Monday, December 18, 2017

Origins of philosophy

This very short post by philosopher Stephen Hicks states that:
*Metaphysically*, philosophy was born with Thales and the Milesians. *Epistemologically*, it was born with Parmenides and the Eleatics.
The Milesian school began around 600 BCE on the coast of Asia minor. The Eleatic school began around 500 BCE about 1100 kilometers west in the southern Italian peninsula.
He also has a nice post on what distinguishes philosophy from pre-philosophic thought.

There are three original cultures with serious philosophical traditions -- Greece, northern India and China. Their philosophical traditions all started in periods of small, competing polities sharing a common language and culture: the Archaic Period in Greece (776-480 BC), the Srmana Period in northern India (700s-332BC ) and the Spring and Autumn Period in China (771-456BC).

The contiguous time periods are very noticeable. One can see why German philosopher Karl Jaspers came up with the notion of an Axial Age. As for what they have in common, one is that they all had contact with the militarised pastoralist societies which developed as a result of the invention of the composite recurve bow and effective deployment of mounted archers. They were periods of increased urbanisation (particularly noticeable in India but also in the Hellenic world.) They were all places that developed coinage but that was after philosophy and is a natural response by urbanised trading polities to intense inter-polity competition.

In the case of China, the focus was on competing autocracies developing out of a vassalage-and-honour ("feudal") system. So Chinese philosophy focused on how to live and what to serve (Confucianism), how to rule (Legalism) and how to navigate serenely a world of flux (Taoism).

India had a range of types of polities, including deliberative assembly republics. The Vedic order was collapsing and being challenged by new ideas, notably Buddhism and Jainism, followed by the Brahmin response, which led to what is known as Hinduism or better understood as the Hindu synthesis.

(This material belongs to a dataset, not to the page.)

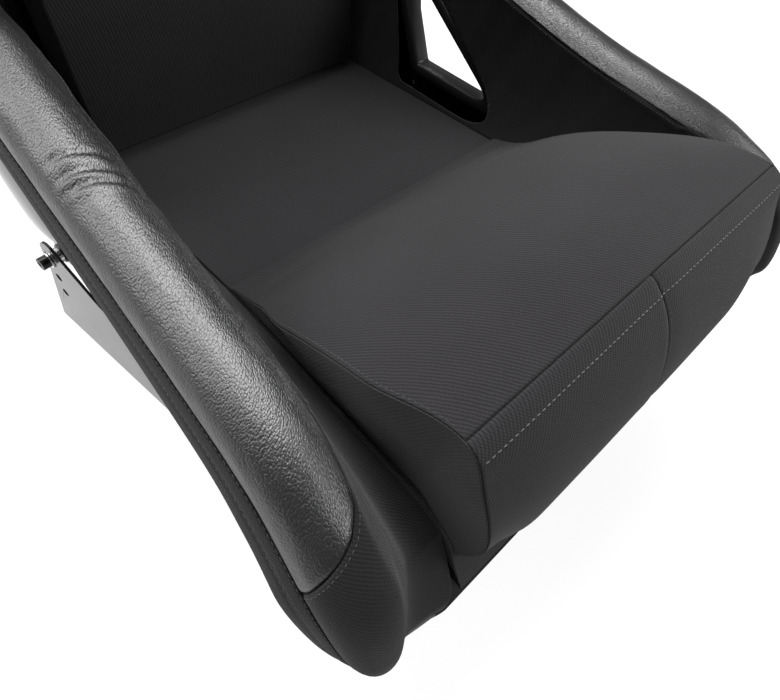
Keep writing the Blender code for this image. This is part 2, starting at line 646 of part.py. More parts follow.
def build_bracket(side_name, side, material, frame):
    """Side-mount bracket: an upright plate, drilled for height, with a slotted floor flange."""
    floor = -(CREASE_Z + BOLT_UP - 0.0012) / math.cos(BRACKET_LEAN)
    outline = [(f, -side * u) for f, u in bracket_outline(floor)]
    name = side_name + "_side_mount_bracket"
    plate = prism(name, outline, -PLATE_THICKNESS, 0.0, material, frame)
    origin = frame.matrix_world.translation
    spread_out = math.tan(BRACKET_LEAN) * (CREASE_Z + BOLT_UP)
    toe = Matrix.Rotation(-side * BRACKET_TOE, 4, "Z")
    flange_frame = make_empty(name + "_flange_frame", Matrix.Translation((origin.x + side * spread_out,
                                                                          origin.y, 0.0)) @ toe)
    inner, outer = -side * 0.0400, -side * 0.0002
    flange = prism(name + "_flange_shape", [(inner, 0.0300), (outer, 0.0300), (outer, -0.2700),
                                            (inner, -0.2700)], 0.0, PLATE_THICKNESS, None, flange_frame)
    boolean(plate, flange, "UNION")
    near_plate, near_edge = -side * SLOT_FROM_PLATE[0], -side * SLOT_FROM_PLATE[1]
    for k, along in enumerate(SLOT_PLACES):
        slot = rounded_outline([(near_plate, along + SLOT_HALF_LENGTH, 0.0045),
                                (near_edge, along + SLOT_HALF_LENGTH, 0.0045),
                                (near_edge, along - SLOT_HALF_LENGTH, 0.0045),
                                (near_plate, along - SLOT_HALF_LENGTH, 0.0045)])
        cutter = prism("%s_slot_%d" % (name, k), slot, -0.01, 0.02, None, flange_frame)
        boolean(plate, cutter, "DIFFERENCE")
    for column, (forward, up) in enumerate(((0.0, 0.0), FRONT_BOLT)):
        for row in range(3):
            drop = (0.0 if row == 0 else 0.003, -row * HOLE_PITCH)
            hole = circle(HOLE_RADIUS, 16, (forward + drop[0], -side * (up + drop[1])))
            cutter = prism("%s_hole_%d_%d" % (name, column, row), hole, -0.02, 0.02, None, frame)
            boolean(plate, cutter, "DIFFERENCE")
    return plate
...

This clash of ideas, ways of thought, ways of being governed, led to the very rich Indian philosophical tradition, ranging from mathematics to ethics to metaphysics but with a strong tendency to an otherworldly focus.

The Hellenic world (which ranged from Spain to Crimea) also had a wide range of types of polities, but much less religious flux, resulting in a very rich philosophical tradition ranging from mathematics, to ethics to metaphysics but with a stronger element of epistemology than elsewhere and a more this-world focus leading to proto-science and (if physicist and historian of science Lucio Russo is correct) a full-blown Scientific Revolution in the Hellenistic Period.

Philosophy starting in culturally linked competing jurisdictions makes sense because:
(1) thinkers could move from less friendly to more friendly locales;
(2) diversity of polities led to more chances of "positive mutations" (i.e. mixtures of circumstances and institutions provoking, or friendly to, more intense and broader reasoning);
(3) common language facilitated far more connections between thinkers and ideas.

India and the Hellenic world had a far richer range of polities than China, leading to a much broader range of experience and examples for reasoning about social and political matters. The effect was much stronger in the Hellenic world, which had few significant monarchies and which was in contact with a much broader range of societies and geographies than northern India and far more so than China. In particular, the sheer number of polities with deliberative assemblies made the politics of persuasion a much stronger factor. This encourages thinking about rhetoric but also public reasoning in general.

So, it is not surprising that the Hellenic world had a somewhat broader ambit of philosophy than India and that both had much broader than China. Nor is it surprising that philosophy, as with other forms of human creativity, tends to operate more strongly in periods of polity diversity and competition.